Indeed Klee states that in opposing the binomial chaos – disorder to the binomial cosmos – order (as in Sketch 1) there is something misleading or even wrong: chaos as a pure disorder opposed to the order of the cosmos, is just an artificial and abstract antithesis.

Sketch 1 (facsimile after Klee [5])

 

 

Klee thinks true chaos is something that lays in the between (Sketch 2), something real and material, which sometimes he symbolises with a grey point and or even with the seed or the egg [5].

Sketch 2 (facsimile after Klee [5])

 

In fact chaos is essentially the potentiality to become order or life (or even death, according to the opposite directions of the possible stresses).
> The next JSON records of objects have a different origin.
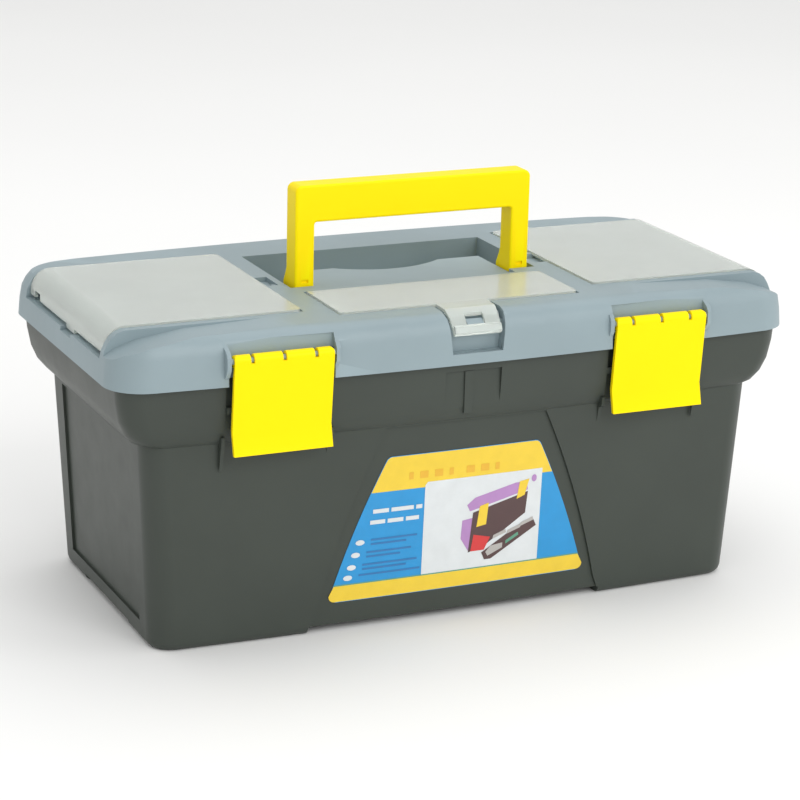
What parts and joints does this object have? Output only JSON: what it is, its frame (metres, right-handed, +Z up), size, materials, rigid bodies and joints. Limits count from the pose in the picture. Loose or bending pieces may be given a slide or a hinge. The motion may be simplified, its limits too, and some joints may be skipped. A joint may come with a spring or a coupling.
{
  "type": "toolbox with tray",
  "caption": "Long plastic toolbox with a flared rim, hinged lid with clear-covered bins, folding bail handle, snap latches and a lift-out tray.",
  "frame": {"origin": "middle of the footprint, on the surface the box stands on", "axes": "+X along the box, -Y towards the latches and the label, +Z up"},
  "size_m": [0.412, 0.208, 0.2382],
  "materials": {
    "tub_plastic": "dark grey-green moulded polypropylene, fine satin grain",
    "lid_plastic": "blue-grey moulded polypropylene, satin",
    "yellow_plastic": "bright yellow moulded plastic, satin",
    "clear_plastic": "milky translucent moulded plastic",
    "tray_plastic": "dark moulded polypropylene",
    "divider_plastic": "blue-grey sheet plastic",
    "printed_label": "printed sticker, glossy",
    "steel": "drawn wire"
  },
  "bodies": {
    "tub": {"tub": "tub_plastic", "front_label": "printed_label", "lid_hinge_pin_left": "steel", "lid_hinge_pin_right": "steel"},
    "lid": {"lid": "lid_plastic", "latch_pin_left": "lid_plastic", "latch_pin_right": "lid_plastic", "handle_pin_left": "steel", "handle_pin_right": "steel", "bin_divider_left": "divider_plastic", "bin_divider_right": "divider_plastic", "centre_divider_left": "divider_plastic", "centre_divider_right": "divider_plastic"},
    "latch_left": {"latch_left": "yellow_plastic"},
    "latch_right": {"latch_right": "yellow_plastic"},
    "handle": {"carry_handle": "yellow_plastic"},
    "cover_left": {"cover_left": "clear_plastic"},
    "cover_right": {"cover_right": "clear_plastic"},
    "cover_centre": {"cover_centre": "clear_plastic"},
    "tray": {"tray": "tray_plastic", "tray_divider_front_left": "divider_plastic", "tray_divider_front_right": "divider_plastic", "tray_divider_rear": "divider_plastic"}
  },
  "joints": [
    {"name": "lid_hinge", "type": "hinge", "parent": "tub", "child": "lid", "pos_m": [0, 0.1006, 0.151], "axis": [-1, 0, 0], "range_deg": [0, 105]},
    {"name": "latch_left", "type": "hinge", "parent": "lid", "child": "latch_left", "pos_m": [-0.1137, -0.1006, 0.167], "axis": [-1, 0, 0], "range_deg": [0, 120]},
    {"name": "latch_right", "type": "hinge", "parent": "lid", "child": "latch_right", "pos_m": [0.1137, -0.1006, 0.167], "axis": [-1, 0, 0], "range_deg": [0, 120]},
    {"name": "handle_fold", "type": "hinge", "parent": "lid", "child": "handle", "pos_m": [0, -0.0087, 0.173], "axis": [-1, 0, 0], "range_deg": [0, 90]},
    {"name": "cover_left", "type": "hinge", "parent": "lid", "child": "cover_left", "pos_m": [-0.1975, 0, 0.1725], "axis": [0, -1, 0], "range_deg": [0, 100]},
    {"name": "cover_right", "type": "hinge", "parent": "lid", "child": "cover_right", "pos_m": [0.1975, 0, 0.1725], "axis": [0, 1, 0], "range_deg": [0, 100]},
    {"name": "cover_centre", "type": "hinge", "parent": "lid", "child": "cover_centre", "pos_m": [0, -0.0316, 0.1792], "axis": [-1, 0, 0], "range_deg": [0, 95]},
    {"name": "tray_lift", "type": "slide", "parent": "tub", "child": "tray", "axis": [0, 0, 1], "range_m": [0, 0.0765]}
  ],
  "couplings": [
    {"joint": "tray_lift", "follows": "lid_hinge", "m_per_rad": 0.0415}
  ]
}
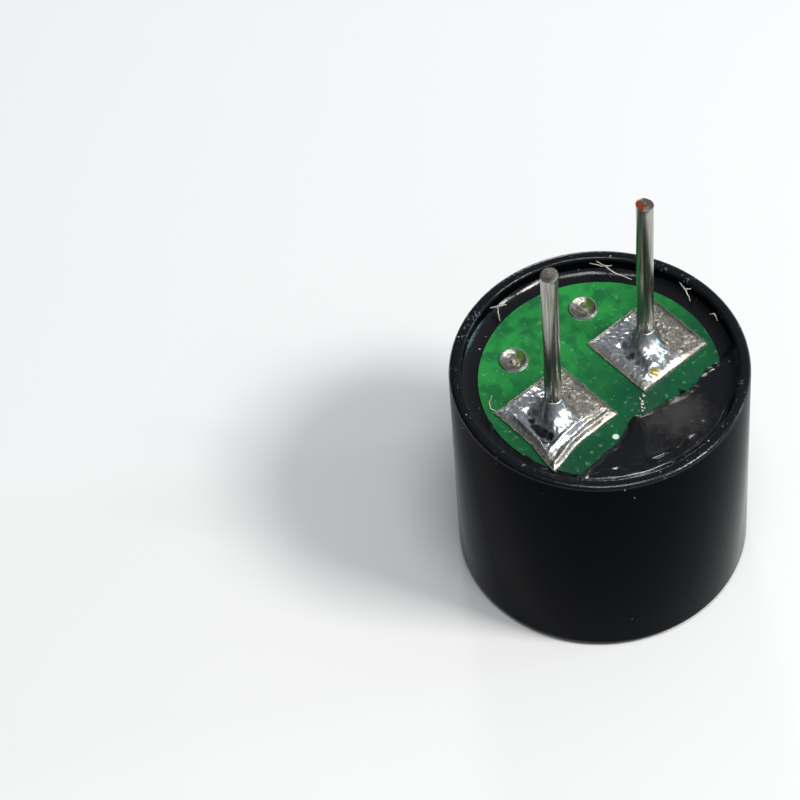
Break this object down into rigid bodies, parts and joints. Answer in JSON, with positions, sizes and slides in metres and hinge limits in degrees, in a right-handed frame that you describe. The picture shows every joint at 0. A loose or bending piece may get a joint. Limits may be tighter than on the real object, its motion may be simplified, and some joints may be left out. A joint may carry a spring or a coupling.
{
  "type": "piezo buzzer",
  "caption": "Round black buzzer in a moulded can: a sound hole in one end, and in the other a green board with square soldered pads, straight wire pins and black epoxy.",
  "frame": {"origin": "centre of the sound face, on the surface the can stands on", "axes": "+Z along the pins, away from the sound face; +X from the can's axis to the plus pin; the board's broken side faces -Y"},
  "size_m": [0.012, 0.012, 0.019],
  "materials": {
    "black_plastic": "glossy moulded ABS",
    "marking_ink": "matt light grey print",
    "board_laminate": "glossy green solder mask over glass epoxy",
    "copper_foil": "etched copper, tinned where it shows",
    "tinned_wire": "tinned copper wire with sheared ends",
    "solder": "hand-soldered tin alloy, bright and lumpy",
    "black_epoxy": "cast epoxy, semi-gloss",
    "brass_sheet": "rolled brass",
    "piezo_ceramic": "fired piezo ceramic",
    "silver_film": "fired silver film",
    "silicone": "translucent silicone bead",
    "red_insulation": "red wire insulation",
    "black_insulation": "black wire insulation",
    "chip_moulding": "moulded black epoxy",
    "chip_ceramic": "ceramic chip body"
  },
  "bodies": {
    "root": {"case": "black_plastic", "polarity_mark": "marking_ink", "board": "board_laminate", "pad_plus": "copper_foil", "pad_minus": "copper_foil", "pin_plus": "tinned_wire", "pin_minus": "tinned_wire", "pin_solder_plus": "solder", "pin_solder_minus": "solder", "lead_eyelet_plus": "copper_foil", "lead_eyelet_minus": "copper_foil", "lead_solder_plus": "solder", "lead_solder_minus": "solder", "potting": "black_epoxy", "diaphragm": "brass_sheet", "ceramic_disc": "piezo_ceramic", "electrode": "silver_film", "bond_ring": "silicone", "lead_core_plus": "tinned_wire", "lead_core_minus": "tinned_wire", "lead_sleeve_plus": "red_insulation", "lead_sleeve_minus": "black_insulation", "element_solder_plus": "solder", "element_solder_minus": "solder", "inner_copper": "copper_foil", "driver_body": "chip_moulding", "driver_legs": "tinned_wire", "resistor_body": "chip_ceramic", "resistor_ends": "solder", "capacitor_body": "chip_ceramic", "capacitor_ends": "solder"}
  },
  "joints": []
}
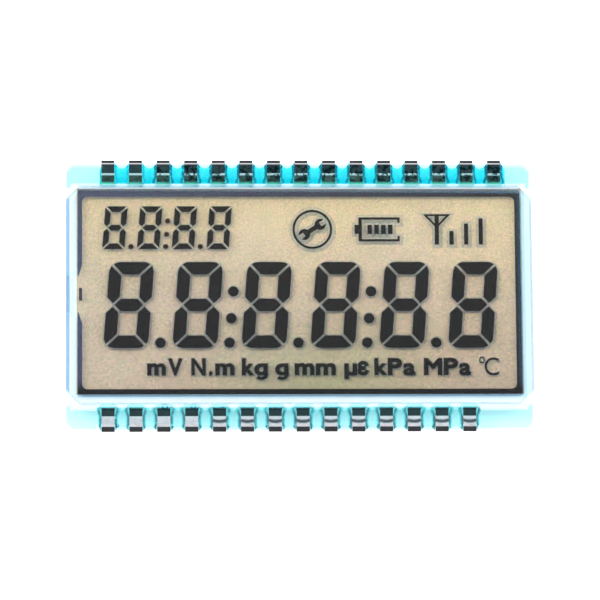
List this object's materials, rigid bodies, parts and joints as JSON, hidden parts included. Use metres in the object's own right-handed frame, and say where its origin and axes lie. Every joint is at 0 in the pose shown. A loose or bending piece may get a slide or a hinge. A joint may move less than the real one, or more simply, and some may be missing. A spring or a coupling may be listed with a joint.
{
  "type": "segment lcd display",
  "caption": "Bare reflective glass segment display with leaning digits and symbols, standing on two rows of clip pins under resin.",
  "frame": {"origin": "middle of the foot print, in the plane of the pin tips", "axes": "+X along the pin rows, +Y towards the longer pin row and the top of the digits, +Z out of the display face"},
  "size_m": [0.0428, 0.0252, 0.0064],
  "materials": {
    "front_glass": "polished float glass",
    "rear_glass": "polished float glass",
    "polariser": "clear grey film",
    "reflector": "fine-grained matt foil",
    "liquid_crystal": "clear fluid",
    "segment_film": "dark image",
    "seal": "cured adhesive",
    "port_plug": "cured resin",
    "resin": "clear blue-green resin",
    "pin_plating": "bright tin plating"
  },
  "bodies": {
    "root": {"battery_symbol": "segment_film", "front_glass": "front_glass", "front_polariser": "polariser", "large_colons": "segment_film", "large_digit_1": "segment_film", "large_digit_2": "segment_film", "large_digit_3": "segment_film", "large_digit_4": "segment_film", "large_digit_5": "segment_film", "large_digit_6": "segment_film", "large_points": "segment_film", "liquid_crystal": "liquid_crystal", "perimeter_seal": "seal", "pin_bottom_01": "pin_plating", "pin_bottom_02": "pin_plating", "pin_bottom_03": "pin_plating", "pin_bottom_04": "pin_plating", "pin_bottom_05": "pin_plating", "pin_bottom_06": "pin_plating", "pin_bottom_07": "pin_plating", "pin_bottom_08": "pin_plating", "pin_bottom_09": "pin_plating", "pin_bottom_10": "pin_plating", "pin_bottom_11": "pin_plating", "pin_bottom_12": "pin_plating", "pin_bottom_13": "pin_plating", "pin_bottom_14": "pin_plating", "pin_top_01": "pin_plating", "pin_top_02": "pin_plating", "pin_top_03": "pin_plating", "pin_top_04": "pin_plating", "pin_top_05": "pin_plating", "pin_top_06": "pin_plating", "pin_top_07": "pin_plating", "pin_top_08": "pin_plating", "pin_top_09": "pin_plating", "pin_top_10": "pin_plating", "pin_top_11": "pin_plating", "pin_top_12": "pin_plating", "pin_top_13": "pin_plating", "pin_top_14": "pin_plating", "pin_top_15": "pin_plating", "port_plug": "port_plug", "rear_glass": "rear_glass", "rear_polariser": "polariser", "reflector": "reflector", "resin_bead_bottom": "resin", "resin_bead_top": "resin", "signal_symbol": "segment_film", "small_colon": "segment_film", "small_digit_1": "segment_film", "small_digit_2": "segment_film", "small_digit_3": "segment_film", "small_digit_4": "segment_film", "small_points": "segment_film", "spanner_symbol": "segment_film"}
  },
  "joints": []
}
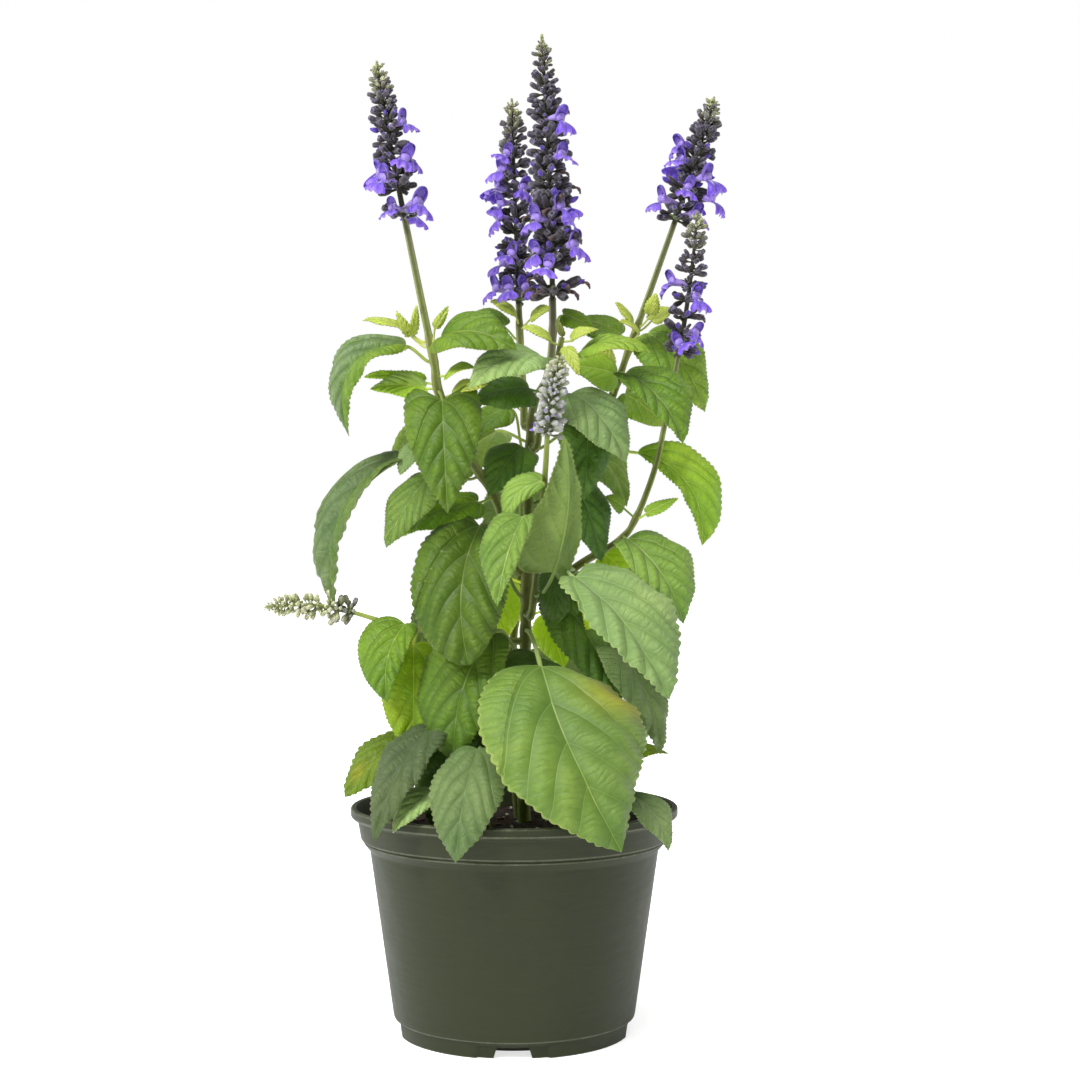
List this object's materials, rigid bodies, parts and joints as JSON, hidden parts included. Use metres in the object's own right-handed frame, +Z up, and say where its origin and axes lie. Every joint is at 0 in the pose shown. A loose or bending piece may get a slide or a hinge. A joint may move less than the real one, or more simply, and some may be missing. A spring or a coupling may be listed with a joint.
{
  "type": "potted salvia",
  "caption": "Salvia plant with violet flower spikes and toothed green leaves, growing in soil in a round tapered nursery pot.",
  "frame": {"origin": "centre of the pot's flat base, on the surface that the pot stands on", "axes": "+Z up along the pot's axis, -Y towards the side that the picture shows, +X to that side's right"},
  "size_m": [0.2543, 0.2295, 0.5501],
  "materials": {
    "pot": "satin moulded plastic, dark olive green, fine moulding grain",
    "soil": "loose potting mix of peat and bark, near black, with white perlite grains",
    "stem": "soft square green stem with paler ridges, browner near the soil",
    "leaf": "dull quilted green leaf with pale veins and toothed margin",
    "calyx": "felted dark grey-violet calyx, cream-green at the tip of the spike",
    "petal": "soft violet-blue petal with a paler throat"
  },
  "bodies": {
    "root": {"leaf_back_a": "leaf", "leaf_back_b": "leaf", "leaf_back_c": "leaf", "leaf_back_d": "leaf", "leaf_back_e": "leaf", "leaf_back_f": "leaf", "leaf_back_left_a": "leaf", "leaf_front_a": "leaf", "leaf_front_b": "leaf", "leaf_left_a": "leaf", "leaf_left_b": "leaf", "leaf_left_c": "leaf", "leaf_left_d": "leaf", "leaf_left_e": "leaf", "leaf_left_f": "leaf", "leaf_left_g": "leaf", "leaf_low_left_a": "leaf", "leaf_low_left_b": "leaf", "leaf_low_left_c": "leaf", "leaf_low_right_a": "leaf", "leaf_main_a": "leaf", "leaf_main_b": "leaf", "leaf_main_c": "leaf", "leaf_main_d": "leaf", "leaf_main_e": "leaf", "leaf_main_g": "leaf", "leaf_main_h": "leaf", "leaf_main_i": "leaf", "leaf_right_a": "leaf", "leaf_right_b": "leaf", "leaf_right_c": "leaf", "leaf_right_d": "leaf", "leaf_right_low_a": "leaf", "leaf_right_low_b": "leaf", "leaf_side_a": "leaf", "leaf_side_b": "leaf", "leaf_top_a": "leaf", "leaf_top_b": "leaf", "leaf_top_c": "leaf", "leaf_top_d": "leaf", "pot": "pot", "soil": "soil", "spike_back_left": "calyx", "spike_centre": "calyx", "spike_front": "calyx", "spike_left": "calyx", "spike_right": "calyx", "spike_right_low": "calyx", "spike_side": "calyx", "stem_back": "stem", "stem_back_left": "stem", "stem_front": "stem", "stem_left": "stem", "stem_low_left": "stem", "stem_low_right": "stem", "stem_main": "stem", "stem_right": "stem", "stem_right_low": "stem", "stem_side": "stem", "stem_top": "stem"}
  },
  "joints": []
}
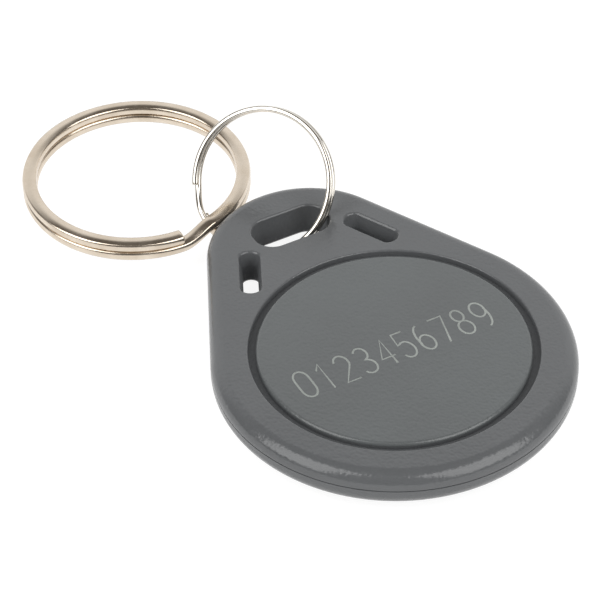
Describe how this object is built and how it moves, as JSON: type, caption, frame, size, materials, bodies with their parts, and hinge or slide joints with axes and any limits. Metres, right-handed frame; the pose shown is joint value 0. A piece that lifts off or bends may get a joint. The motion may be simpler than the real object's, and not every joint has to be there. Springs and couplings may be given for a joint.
{
  "type": "rfid key fob tag",
  "caption": "Drop-shaped key fob tag with a round face panel, a rounded ring slot between two narrow slots, a small split ring through it and a large split ring.",
  "frame": {"origin": "on the flat back, under the centre of the round panel", "axes": "+Z out of the face, +Y towards the ring slot, +X to the right when the face is read with the slot at the top"},
  "size_m": [0.0357, 0.0611, 0.0123],
  "materials": {
    "grey_abs": "fine satin texture",
    "enamelled_copper": "enamelled copper winding",
    "clear_glue": "cured clear glue",
    "board": "glass fibre board with green mask",
    "silicon": "polished silicon",
    "black_epoxy": "black epoxy",
    "pad_copper": "plated copper",
    "solder": "bright solder",
    "nickel_plate": "nickel-plated steel"
  },
  "bodies": {
    "fob": {"front_shell": "grey_abs", "back_shell": "grey_abs", "antenna_coil": "enamelled_copper", "coil_glue_1": "clear_glue", "coil_glue_2": "clear_glue", "coil_glue_3": "clear_glue", "board_bond": "clear_glue", "chip_board": "board", "chip_die": "silicon", "glob_top": "black_epoxy", "pad_left": "pad_copper", "pad_right": "pad_copper", "solder_left": "solder", "solder_right": "solder"},
    "small_ring": {"small_split_ring": "nickel_plate"},
    "large_ring": {"large_split_ring": "nickel_plate"}
  },
  "joints": [
    {"name": "small_ring_swing", "type": "hinge", "parent": "fob", "child": "small_ring", "pos_m": [-0.001, 0.0226, 0.00175], "axis": [0.8, 0.6, 0], "range_deg": [-110, 0]},
    {"name": "large_ring_swing", "type": "hinge", "parent": "small_ring", "child": "large_ring", "pos_m": [-0.005, 0.02562, 0.00051], "axis": [0.8, 0.6, 0], "range_deg": [-45, 0]}
  ]
}
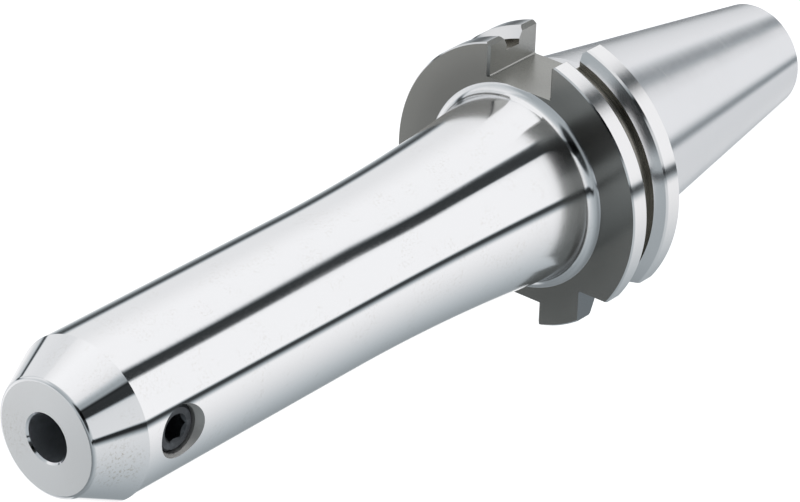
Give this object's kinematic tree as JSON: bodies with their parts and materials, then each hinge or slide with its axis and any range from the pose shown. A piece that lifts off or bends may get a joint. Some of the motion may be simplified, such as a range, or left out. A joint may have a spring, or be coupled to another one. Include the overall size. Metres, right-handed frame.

"The initiate guesses the aboriginal vital point, he has a couple of living atoms and five living, ideal, elemental figurative tools, and he also knows a little grey zone: starting from there it is possible to jump from chaos to order" [5]

Remember now that according to Klee order establishes "gradually or suddenly, by itself or by the intervention of a creator.", to say that Klee openly admits the possibility of a self-established order by means of internal self-established processes (let us for now pass over the amazing and not chance analogy with the concept of self-organisation, peculiar of complex adaptative systems, studied by complexity sciences).

This introduces the second crucial and well-known concept of Klee’s, that of dynamic process. According to his language conventions, we call formation the dynamical process (or the way) that leads to the form, which in turn is the result of the unfolding of natural or creative stresses acting on things.

"Formation theory deals with the ways that lead to form. It is a theory of form, but with an emphasis on the ways that lead to it" [6]

The aim of art, states Klee, is not to show forms in themselves, but instead to openly explain the processes of formation which produce those forms. We can effectively resume by claiming the slogan of the primacy of formation on form.

Finally we must briefly recall a third important element in Klee’s thought which will turn out to be useful for the following discussion: I showed elsewhere [7] that Klee often uses iterative procedures to construct the overall structure of a painting. Here the term iterative is used in a quite strict sense, to indicate procedures of a repetitive kind, step by step, where the next action (the next step) takes as its input the same output of the previous step, applying on it the same rule that was previously used to obtain that output itself. We can see many such examples by examining his pedagogical writings, for instance the so called progressions (concrete examples will be cited further). Furthermore, as shown in the same paper cited above, we find in Klee's works cases even the term recursion could be properly used in a very strict sense, i.e. in terms of self-reference.